Where Does it Fit in my Signal Chain?
Like any other pedal, placing a phaser in different parts of your signal chain will yield different results. So there is no right or wrong as long as you put it after your tuner.
Traditionally, a modulation effect such as a phaser goes after the dynamics pedals and the gain-based ones in a chain. This can be followed by a reverb, delay, or any other time-based pedal.
So the safest bet would be to place your phaser after your fuzz or distortion pedal, followed by your ambient pedals such as a delay or a reverb. This gives an effect to the overall sound. However, many musicians also place their phasers right after their tuner, creating a strange new effect. In comparison, some prefer to put it right at the end of their chain. It all comes down to what you want your guitar sound to be like.

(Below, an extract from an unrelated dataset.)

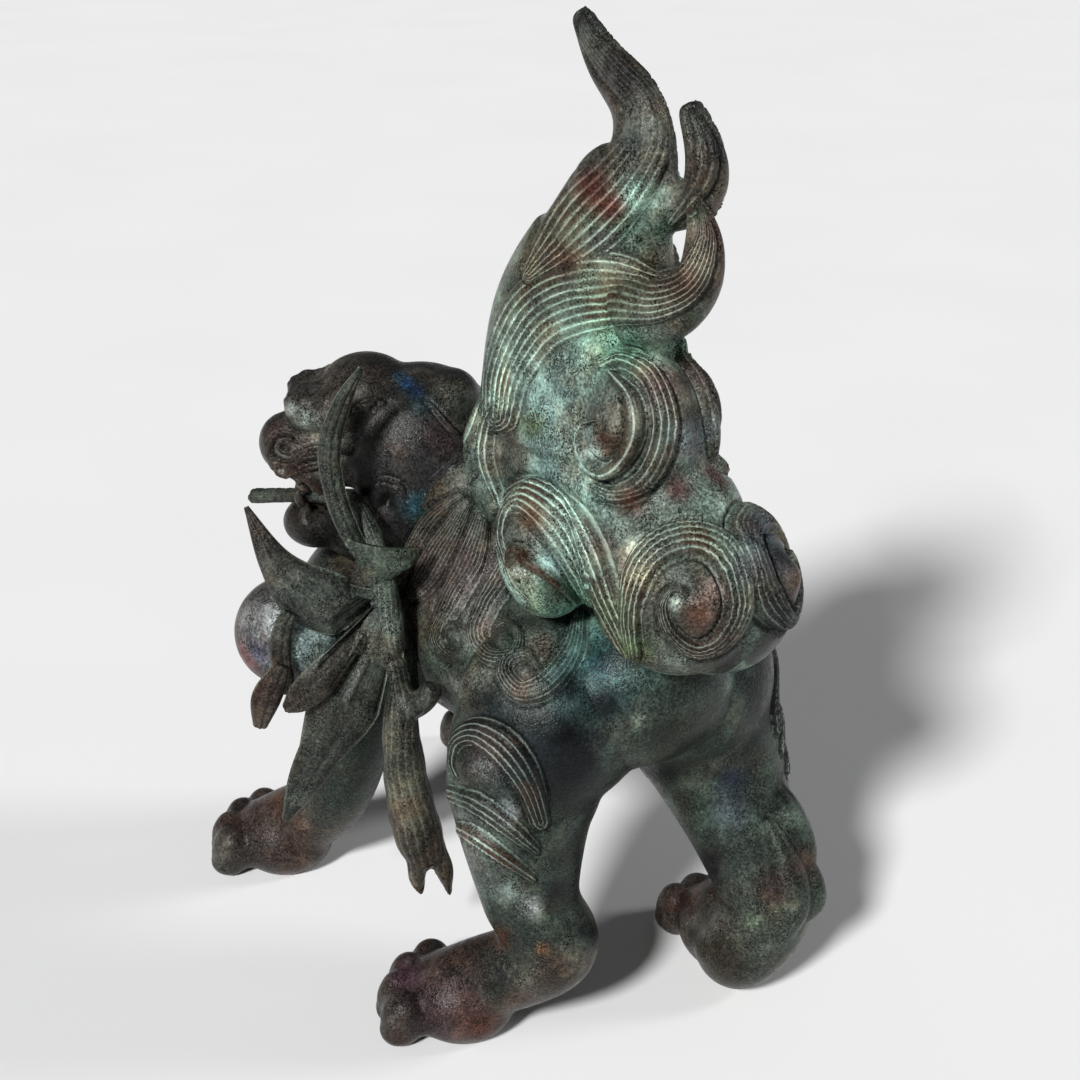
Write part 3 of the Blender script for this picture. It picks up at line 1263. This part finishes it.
LEAF_GREY = (0.045, 0.050, 0.043)
LEAF_ZONES = [
    (head_at(10, 52, -42), 14, (0.085, 0.10, 0.088)),
    (head_at(2, 56, -24), 14, (0.060, 0.075, 0.060)),
    (head_at(36, 58, -38), 16, (0.056, 0.062, 0.055)),
    (head_at(54, 60, -6), 16, (0.044, 0.040, 0.036)),
    (head_at(0, 59, -160), 22, (0.062, 0.052, 0.040)),
    (head_at(-4, 60, -120), 18, (0.062, 0.064, 0.050)),
    (head_at(55, 63, -76), 16, (0.044, 0.034, 0.028)),
]


def make_leaves(body, head):
    leaves = [
        leaf("leaf_upright",
             [(12, 46, -30), (21, 49, -12), (26, 50, 6), (27, 50, 24), (21, 50, 43), (13, 50, 57)],
             (6, 8.5, 9, 9, 7, 2), 2.2, 0.14, veins=3),
        leaf("leaf_veined", [(12, 51, -36), (10, 55, -28), (8, 58, -21), (7, 59, -15)],
             (7, 18, 27, 31), lobes=4, veins=8, fan=True),
        leaf("leaf_big", [(10, 52, -42), (24, 56, -44), (38, 59, -36), (50, 60, -20), (60, 58, 3)],
             (10, 26, 27, 14, 2), 2.4, veins=5),
        leaf("leaf_long",
             [(7, 52, -42), (14, 57, -64), (24, 60, -84), (34, 60, -104), (45, 58, -126), (53, 55, -143)],
             (9, 27, 29, 22, 13, 4), 2.8, lobes=3, veins=3),
        leaf("leaf_lobe", [(17, 56, -55), (25, 62, -64), (36, 64.5, -73), (44, 64, -81), (49, 62.5, -85)],
             (8, 15, 15, 12, 5), 2.8, veins=2),
        leaf("sepal_strip", [(45, 61, -42), (48, 61, -48), (50, 61.5, -60), (48, 62, -78)],
             (6, 8, 9, 7), 2.4, veins=3, slot="brown_bronze"),
        leaf("sepal_tip", [(49, 64.5, -64), (52, 65, -70), (57, 65, -80), (60, 64.5, -92)],
             (6, 10, 12, 6), 2.4, veins=3, slot="brown_bronze"),
    ]
    for name, points, faces, tint, marks, slot in leaves:
        conform(points, body, SPRAY_GAP)
        conform(points, head, SPRAY_GAP)
        piece(name + "_casting", points, faces, BRONZE, "body", (name,), tint, marks)


def bark(points, normals, lines):
    """Marks of a stem with lengthwise ridges, from how far round its line each point lies."""
    line = smooth_line([(*head_at(*p), 1.0) for p in lines], 1.5)[:, :3]
    across, over = ring_frames(line)
    nearest = np.linalg.norm(points[:, None] - line[None], axis=2).argmin(1)
    offset = points - line[nearest]
    angle = np.arctan2((offset * over[nearest]).sum(1), (offset * across[nearest]).sum(1))
    lane = angle / (2 * np.pi) * 16 + 0.35 * np.sin(points[:, 2] * 0.11)
    height = -0.35 * np.exp(-((np.abs(lane - np.round(lane)) / 0.22) ** 2))
    height += 0.25 * np.sin(points[:, 2] * 0.35 + angle * 3)
    points += normals * height[:, None]
    even = {"mask": 0.22, "hollow": 0.08, "crest": 0.4}
    return {"lane": lane, **{key: np.full(len(points), value) for key, value in even.items()}}


def make_branch(body, head):
    stem_line = [
        (66, -8, -19.5), (44, 3, -15), (28, 18, -10), (18, 34, -7), (10, 46, -25), (6, 51, -50), (5, 51, -66),
    ]
    fork_line = [(5, 52, -67), (3, 57, -94), (1, 59, -124), (-3, 60, -148), (-7, 60, -162)]
    fork = [
        head_tube(fork_line, (6, 7.5, 9.5, 10.5, 8)),
        head_tube(((-3, 61, -155), (-2, 62, -168), (-4, 61, -180)), (6, 4, 1.5)),
        head_tube(((-9, 60, -155), (-14, 60, -168), (-16, 60, -181)), (6, 4, 1.5)),
        head_tube(((3, 58, -90), (-6, 62, -84), (-12, 64, -75)), (6, 5.5, 4.5)),
    ]
    stem = [head_tube(stem_line, (3.6, 3.6, 3.6, 4, 5.5, 6, 6))]
    for name, forms, line in (("branch_stem", stem, stem_line), ("branch_lower", fork, fork_line)):
        points, normals, faces = fuse(forms, 1.4, 0.9, smoothing=2)
        marks = bark(points, normals, line)
        conform(points, body, SPRAY_GAP)
        if name == "branch_lower":
            conform(points, head, SPRAY_GAP)
        tint = zone_colour(points, LEAF_ZONES, LEAF_GREY, two_sided=False)
        piece(name + "_casting", points, faces, BRONZE, "body", (name,), tint, marks)


def make_bud(body, head):
    forms = [
        ball(head_at(48, 35, -63), (23.5, 23.5, 23.5)),
        head_tube(((40, 38, -60), (24, 44, -50), (8, 48, -42)), (5, 4, 4)),
    ]
    points, normals, faces = fuse(forms, 1.8, 1.2)
    relief = Relief(points, normals)
    conform(points, body, SPRAY_GAP)
    conform(points, head, SPRAY_GAP)
    zones = [
        (head_at(36, 56, -58), 14, (0.21, 0.27, 0.26)),
        (head_at(58, 54, -50), 9, (0.12, 0.12, 0.12)),
        (head_at(64, 48, -68), 5, (0.11, 0.040, 0.038)),
        (head_at(56, 48, -80), 7, (0.085, 0.060, 0.048)),
        (head_at(58, 54, -62), 4.5, (0.040, 0.055, 0.10)),
    ]
    tint = zone_colour(points, zones, (0.075, 0.070, 0.067), two_sided=False)
    marks = {**relief.marks(), "crest": relief.crest + 0.3}
    piece("bud_casting", points, faces, BRONZE, "body", ("bud",), tint, marks)


# ---- stage, light, camera --------------------------------------------------------------------------------
FLOOR_REACH = 14.0  # metres
FLOOR_DROP = -0.0005


def make_stage():
    mesh = bpy.data.meshes.new("floor")
    corners = [(x * FLOOR_REACH, y * FLOOR_REACH, FLOOR_DROP) for x, y in SQUARE]
    mesh.from_pydata(corners, [], [(0, 1, 2, 3)])
    floor = bpy.data.objects.new("floor", mesh)
    bpy.context.scene.collection.objects.link(floor)
    n = Nodes("floor_paper")
    tone = n.ramp(n.noise(5, 1), 0.2, 0.8, 0.90, 0.92)
    n.feed(n.shader.inputs["Base Color"], grey(n, tone))
    n.shader.inputs["Roughness"].default_value = 0.9
    mesh.materials.append(n.material)


def frame_point(point):
    return Vector((np.array(point, float) - ORIGIN) * MM)


def sun(name, towards, strength, softness):
    """Light that comes from the given direction, its softness in degrees."""
    data = bpy.data.lights.new(name, "SUN")
    data.energy = strength
    data.angle = radians(softness)
    light = bpy.data.objects.new(name, data)
    light.rotation_mode = "QUATERNION"
    light.rotation_quaternion = Vector(towards).to_track_quat("Z", "Y")
    bpy.context.scene.collection.objects.link(light)


def make_light():
    world = bpy.data.worlds.new("studio")
    world.use_nodes = True
    world.node_tree.nodes["Background"].inputs["Color"].default_value = (0.97, 0.98, 1.0, 1.0)
    world.node_tree.nodes["Background"].inputs["Strength"].default_value = 0.10
    bpy.context.scene.world = world
    sun("key", VIEW_BACK - VIEW_RIGHT * 0.42 + VIEW_UP * 0.26, 3.9, 9)
    sun("rim", VIEW_RIGHT + VIEW_UP * 0.5 + VIEW_BACK * 0.15, 0.9, 12)


def make_camera():
    data = bpy.data.cameras.new("camera")
    data.lens = 60
    data.sensor_width = 36
    data.clip_start = 0.05
    data.clip_end = 60
    camera = bpy.data.objects.new("camera", data)
    camera.location = frame_point(VIEW_EYE)
    camera.rotation_mode = "QUATERNION"
    camera.rotation_quaternion = Vector(-VIEW_BACK).to_track_quat("-Z", "Y")
    bpy.context.scene.collection.objects.link(camera)
    bpy.context.scene.camera = camera


# ---- assembly --------------------------------------------------------------------------------------------
BRONZE = patina("patinated_bronze")
RAW_BRONZE = patina("plain_bronze", chased=False, ground=(0.07, 0.06, 0.045), dust=0.6)
PIN_BRONZE = patina("pin_bronze", chased=False, ground=(0.11, 0.08, 0.05), dust=0.3, gloss=0.36)

body_surface = make_body()
make_tail(body_surface)
head_surface = make_head(body_surface)
make_tongue()
make_branch(body_surface, head_surface)
make_bud(body_surface, head_surface)
make_leaves(body_surface, head_surface)
for node_name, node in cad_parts.items():
    if "dowel" in node_name or "rivet" in node_name:
        node.data.materials.clear()
        node.data.materials.append(PIN_BRONZE)
    if node_name == "belly_plate":
        node.data.materials.clear()
        node.data.materials.append(RAW_BRONZE)
make_stage()
make_light()
make_camera()
bpy.context.scene.view_settings.view_transform = "Standard"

The best way to navigate this is by playing around with the order of the pedals in your chain and finding a flow that feels the most unique and optimum to you.
Now that we know a bit of the history of a phaser pedal and what they add to a guitar sound, it is probably a lot easier to choose if this will be the next significant addition to your rig.
We know that a phaser pedal is quite versatile and used in many different genres of music. Not limited to just psychedelic rock, but it can also be a good fit for those looking to create even ambient, electronic music.
If you are looking for frequency modulation in your sound without compromising on the primary tonality, then this one is absolutely for you. Remember that the pedal that would work best for you and is the easiest to use is the one to get. Do not follow trends blindly. Please pay a visit to your local music shop and try a whole bunch of them before making a decision. Have fun with it. That is all that matters!